With the election only a few weeks away, marketers may find that inboxes are crammed with email in the swing states.
That’s only one of the issues brands are coping with due to a heated political season, the COVID-19 pandemic and a digital holiday surge, according to Black Friday/Black Monday Special Edition, a paper by Essence of Email.
Ancient direct-marketing wisdom dictated that elections and the Olympics depressed direct-mail response, but that old rule may not apply this year.
Indeed, the “sharp increase in email sending frequency that happened during the depths of the coronavirus scare showed across the industry that consumers tolerate more emails than previously thought,” writes Heath Weaver, managing director of Essence of Email.
The downside is that email delivery will be a hurdle. The paper predicts that “the inboxing rate will decrease during the holiday season,” and adds that this is likely to hit firms without proper sending procedures and protective setups.
The reason is that shoppers “will not resume in-store shopping, so email communication regarding digital deals will be paramount to retail success,”states Matt Wolosz, vice president of sales at TowerData, according to the paper.
Here are some tips for getting your email delivered during this triple-threat period, courtesy of Essence of Email.
First, don’t try to email your entire list at once. Break it down into tiered segments based on such criteria as engagement frequency.
Start with the people who regularly interact with your brand, then move down the list to shoppers who aren’t so engaged.
Next, watch out for your sent times. Email service providers can be overloaded during periods of high traffic.
The paper advises: “Don’t schedule emails on-the-hour, but opt for quarter to or past the hour instead (for example, 6:15 p.m. instead of 6:00 p.m.).
Also, watch out for your cadence — don’t send emails to people who got one four, six or eight hours ago.

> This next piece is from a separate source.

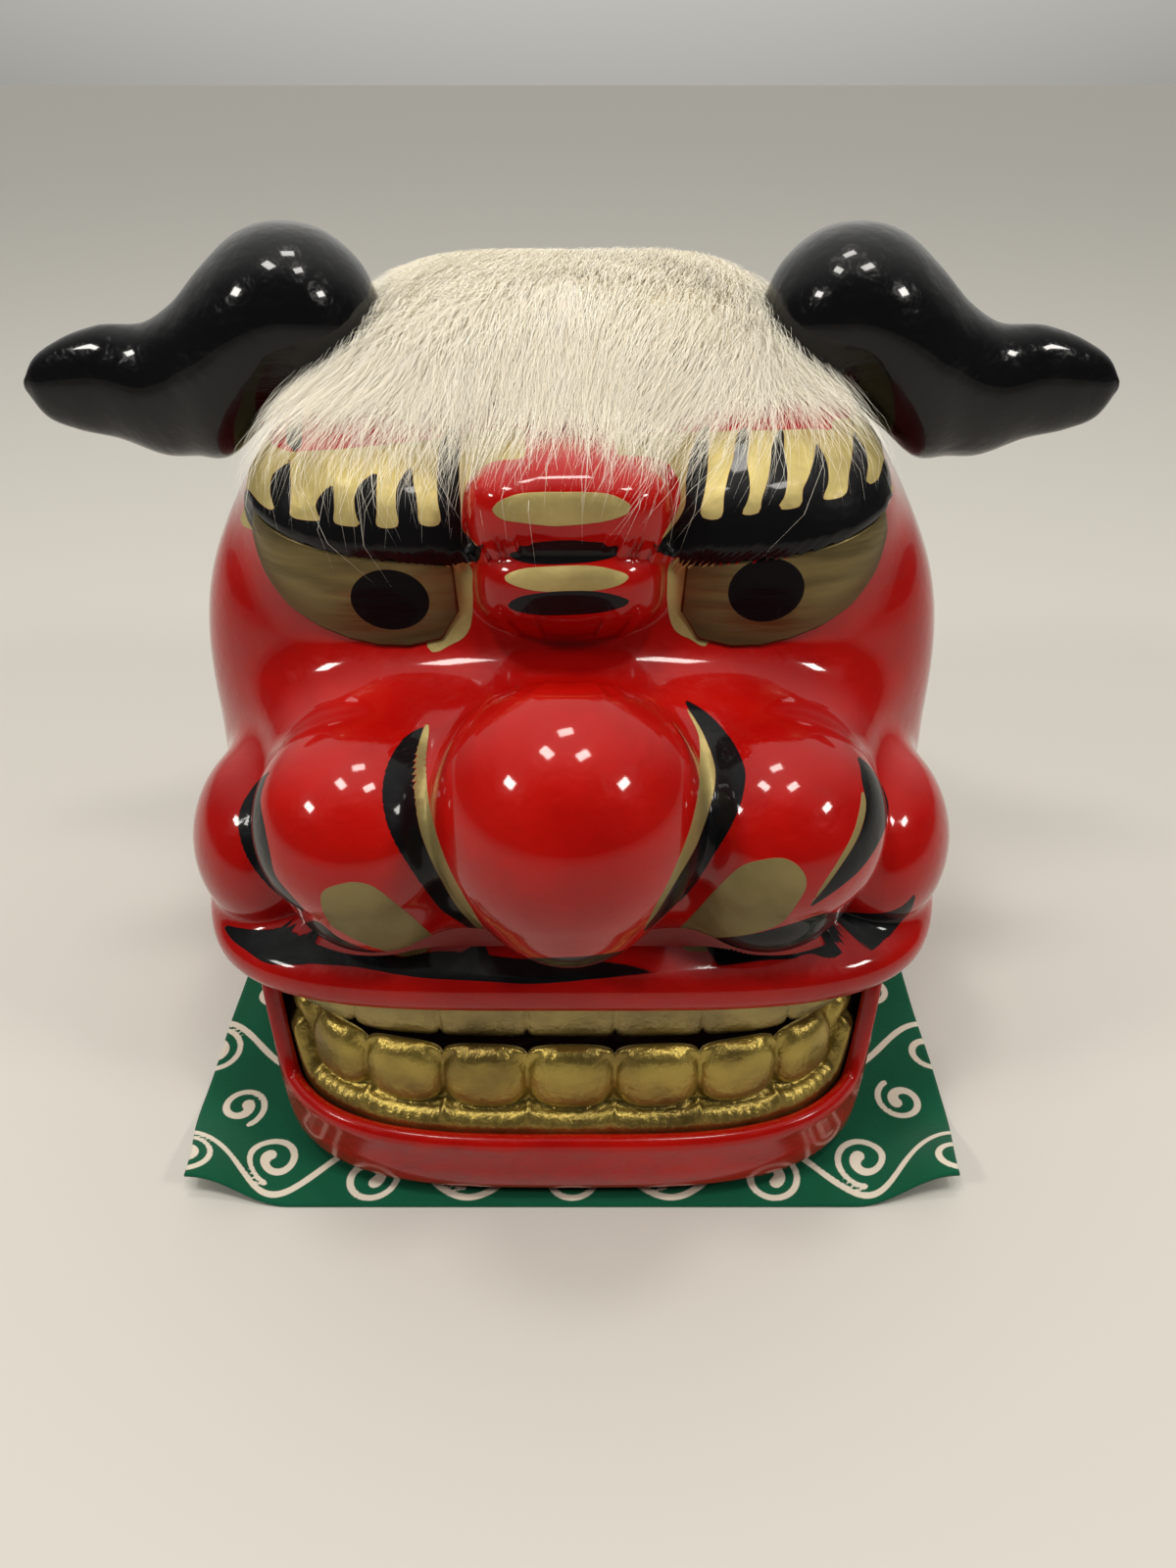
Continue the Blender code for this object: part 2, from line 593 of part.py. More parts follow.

In addition, limit the number of emails you send at once — to 25% or 50% of your list each hour — to avoid being rejected by service providers.
Don’t overlook compliance — empowered by laws like GDPR, governments worldwide are cracking down on purported privacy violations. For instance, Australia fined a retailer AUD 1 million for “spamming” over 1.2 million consumers. This sort of problem can be avoided with double opt-in.
Finally, remember that "options will vary depending on your brand’s needs, the type of product you’re selling, the audience you’re trying to reach, and many other things."